• _DATASET CONTENT_
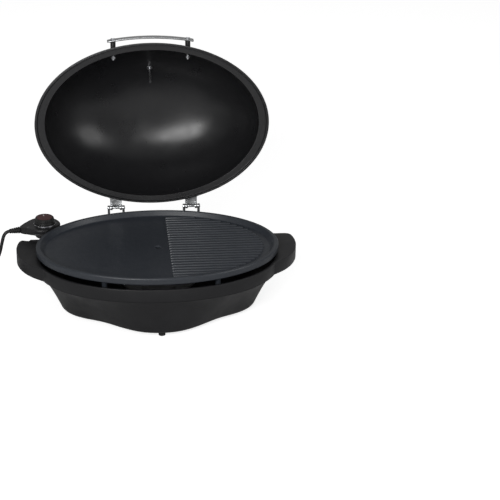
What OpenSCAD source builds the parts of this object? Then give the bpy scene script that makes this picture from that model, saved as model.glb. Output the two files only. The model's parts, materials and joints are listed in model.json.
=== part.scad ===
// Oval table-top grill: a deep base on four feet, a lift-out cooking plate with a cast-in
// heater, a plug-in heat control on a mains lead, and a domed lid on two rear hinges.
// X runs to the right, Y to the back and Z up from the table. The lid is modelled closed
// and then turned open about the hinge line.

/* [Cooking plate] */
// Length of the plate over its rim
plate_l = 490; // [470:1:510]
// Width of the plate from front to back over its rim
plate_w = 343; // [332:1:352]
// Height of the top of the rim over the table
rim_top = 137; // [133:1:150]
// Height of the rim's outer face
rim_h = 14; // [13:0.5:18]
// Width of the flat lip on top of the rim
rim_lip = 9; // [5:0.5:14]
// Run of the slope from the lip down to the cooking surface
rim_slope = 8; // [4:0.5:14]
// Depth of the cooking surface under the lip
well_d = 10; // [8:0.5:11]
// Thickness of the cooking surface
floor_t = 6; // [4:0.5:8]
// Distance between two ridges
ridge_pitch = 12; // [9:0.5:18]
// Width of a ridge at its foot
ridge_w = 5; // [3:0.5:8]
// Height of a ridge
ridge_h = 3.5; // [2:0.25:5]
// Gap between the ridges and the middle line of the plate
ridge_gap = 22; // [10:1:40]
// Diameter of the drain hole in the middle of the plate
drain_d = 12; // [8:1:16]
// Diameter of a foot under the plate
leg_d = 11; // [8:1:12]

/* [Heater] */
// Diameter of the heater tube
heater_d = 8; // [6:0.5:10]
// Distance between the two long runs of the heater
heater_w = 150; // [120:2:180]
// Length of the straight part of the heater
heater_run = 150; // [110:2:190]

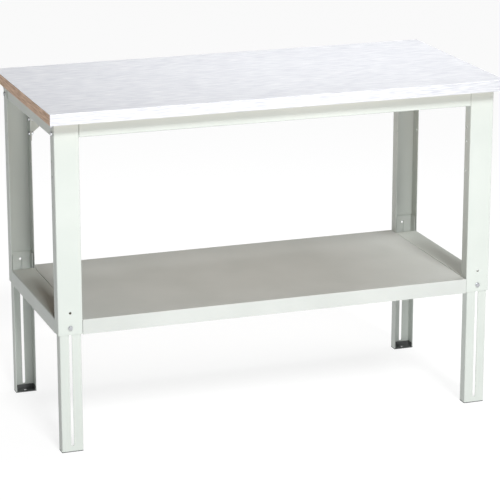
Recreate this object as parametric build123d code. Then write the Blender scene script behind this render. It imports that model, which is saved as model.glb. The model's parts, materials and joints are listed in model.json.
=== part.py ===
from build123d import *

import os

# Height-adjustable steel workbench with a clad worktop and a full-depth lower shelf.
#
# The frame stands on the floor plane z = 0.  X runs along the bench, Y from front to back and Z up.
# The origin is the middle of the floor area.  All sizes are millimetres.

# ---------------------------------------------------------------- overall sizes
bench_width = 1250.0
bench_depth = 600.0
working_height = 916.0
end_overhang = 17.0
edge_overhang = 35.0
post_floor_gap = 323.0

# ---------------------------------------------------------------- worktop
board_thickness = 28.0
cladding_sheet = 1.0
cladding_bend = 2.0

# ---------------------------------------------------------------- outer posts
post_width = 66.0
post_depth = 34.0
post_sheet = 2.0
bend_radius = 3.0
clamp_hole_height = 19.0
hole_pitch = 40.0
flange_hole_edge = 9.5
flange_hole_drop = 62.0
flange_hole_steps = (0, 1, 3)

# ---------------------------------------------------------------- telescopic legs
leg_sheet = 2.0
leg_side_clearance = 2.0
leg_face_clearance = 0.6
leg_overlap = 80.0
slot_end_margin = 14.5

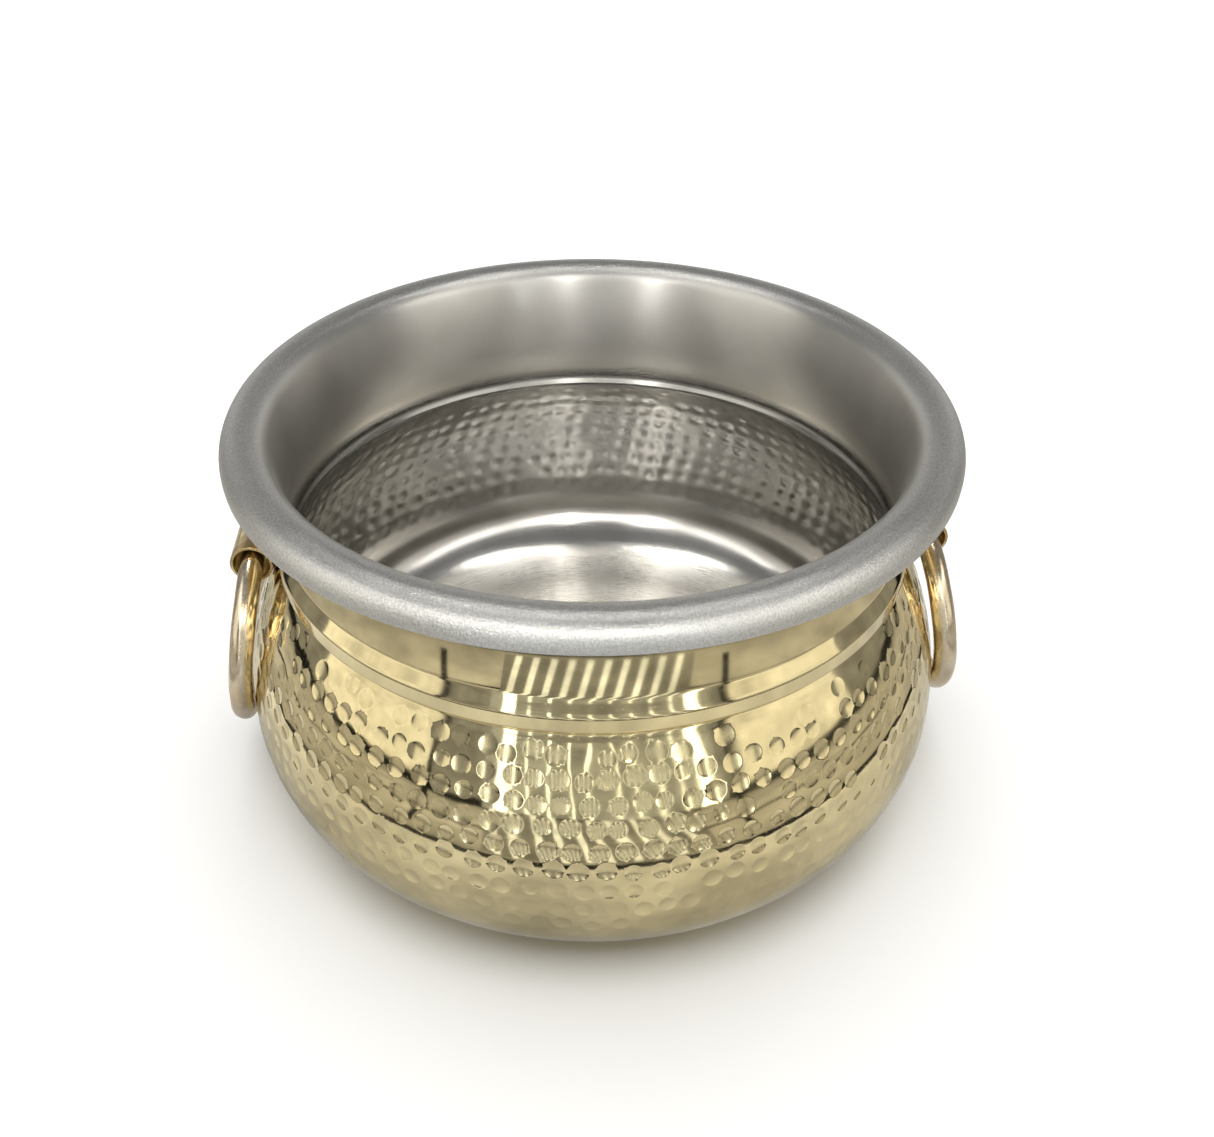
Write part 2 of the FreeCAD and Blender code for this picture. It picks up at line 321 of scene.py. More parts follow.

• _WORK INSTRUCTIONS_
Print all of the data exactly as it was given.

• _COMPLETED EXERCISE_
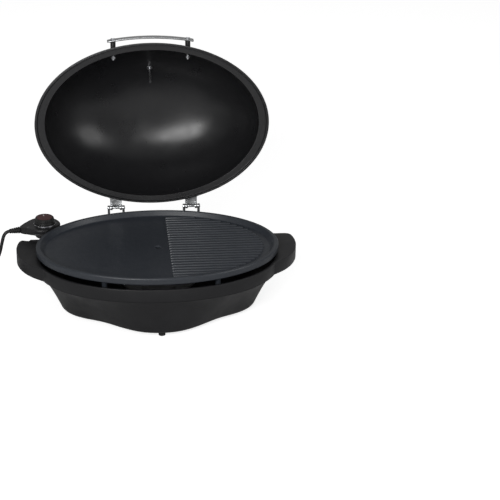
What OpenSCAD source builds the parts of this object? Then give the bpy scene script that makes this picture from that model, saved as model.glb. Output the two files only. The model's parts, materials and joints are listed in model.json.
=== part.scad ===
// Oval table-top grill: a deep base on four feet, a lift-out cooking plate with a cast-in
// heater, a plug-in heat control on a mains lead, and a domed lid on two rear hinges.
// X runs to the right, Y to the back and Z up from the table. The lid is modelled closed
// and then turned open about the hinge line.

/* [Cooking plate] */
// Length of the plate over its rim
plate_l = 490; // [470:1:510]
// Width of the plate from front to back over its rim
plate_w = 343; // [332:1:352]
// Height of the top of the rim over the table
rim_top = 137; // [133:1:150]
// Height of the rim's outer face
rim_h = 14; // [13:0.5:18]
// Width of the flat lip on top of the rim
rim_lip = 9; // [5:0.5:14]
// Run of the slope from the lip down to the cooking surface
rim_slope = 8; // [4:0.5:14]
// Depth of the cooking surface under the lip
well_d = 10; // [8:0.5:11]
// Thickness of the cooking surface
floor_t = 6; // [4:0.5:8]
// Distance between two ridges
ridge_pitch = 12; // [9:0.5:18]
// Width of a ridge at its foot
ridge_w = 5; // [3:0.5:8]
// Height of a ridge
ridge_h = 3.5; // [2:0.25:5]
// Gap between the ridges and the middle line of the plate
ridge_gap = 22; // [10:1:40]
// Diameter of the drain hole in the middle of the plate
drain_d = 12; // [8:1:16]
// Diameter of a foot under the plate
leg_d = 11; // [8:1:12]

/* [Heater] */
// Diameter of the heater tube
heater_d = 8; // [6:0.5:10]
// Distance between the two long runs of the heater
heater_w = 150; // [120:2:180]
// Length of the straight part of the heater
heater_run = 150; // [110:2:190]

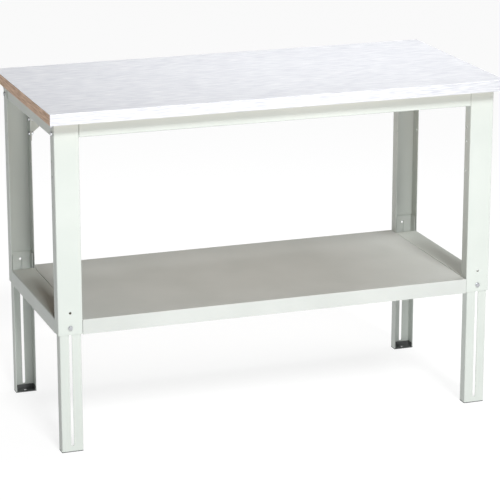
Recreate this object as parametric build123d code. Then write the Blender scene script behind this render. It imports that model, which is saved as model.glb. The model's parts, materials and joints are listed in model.json.
=== part.py ===
from build123d import *

import os

# Height-adjustable steel workbench with a clad worktop and a full-depth lower shelf.
#
# The frame stands on the floor plane z = 0.  X runs along the bench, Y from front to back and Z up.
# The origin is the middle of the floor area.  All sizes are millimetres.

# ---------------------------------------------------------------- overall sizes
bench_width = 1250.0
bench_depth = 600.0
working_height = 916.0
end_overhang = 17.0
edge_overhang = 35.0
post_floor_gap = 323.0

# ---------------------------------------------------------------- worktop
board_thickness = 28.0
cladding_sheet = 1.0
cladding_bend = 2.0

# ---------------------------------------------------------------- outer posts
post_width = 66.0
post_depth = 34.0
post_sheet = 2.0
bend_radius = 3.0
clamp_hole_height = 19.0
hole_pitch = 40.0
flange_hole_edge = 9.5
flange_hole_drop = 62.0
flange_hole_steps = (0, 1, 3)

# ---------------------------------------------------------------- telescopic legs
leg_sheet = 2.0
leg_side_clearance = 2.0
leg_face_clearance = 0.6
leg_overlap = 80.0
slot_end_margin = 14.5

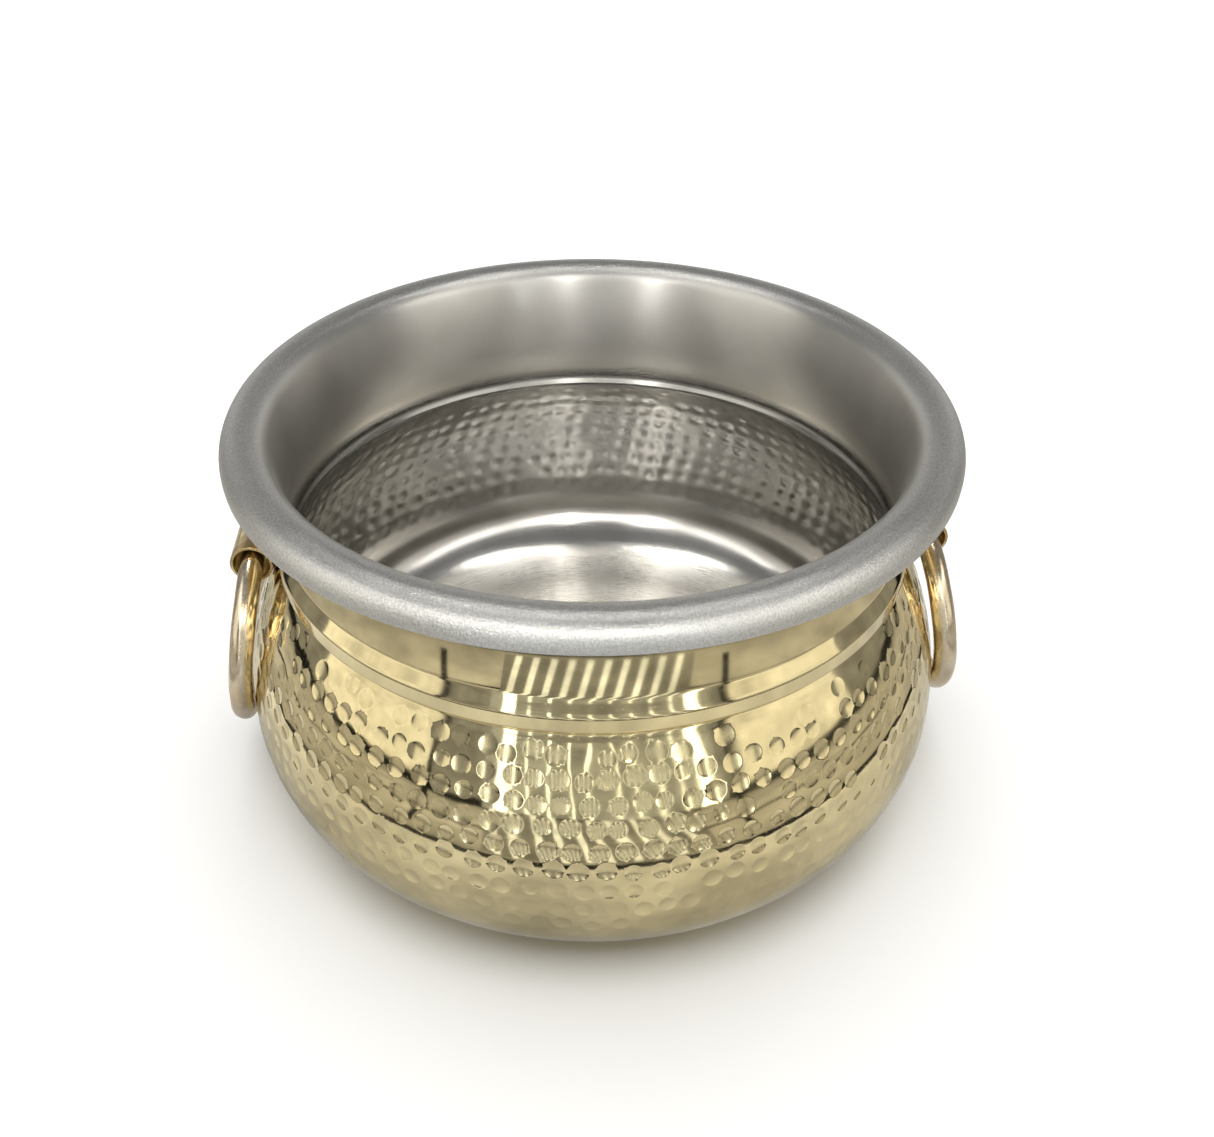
Write part 2 of the FreeCAD and Blender code for this picture. It picks up at line 321 of scene.py. More parts follow.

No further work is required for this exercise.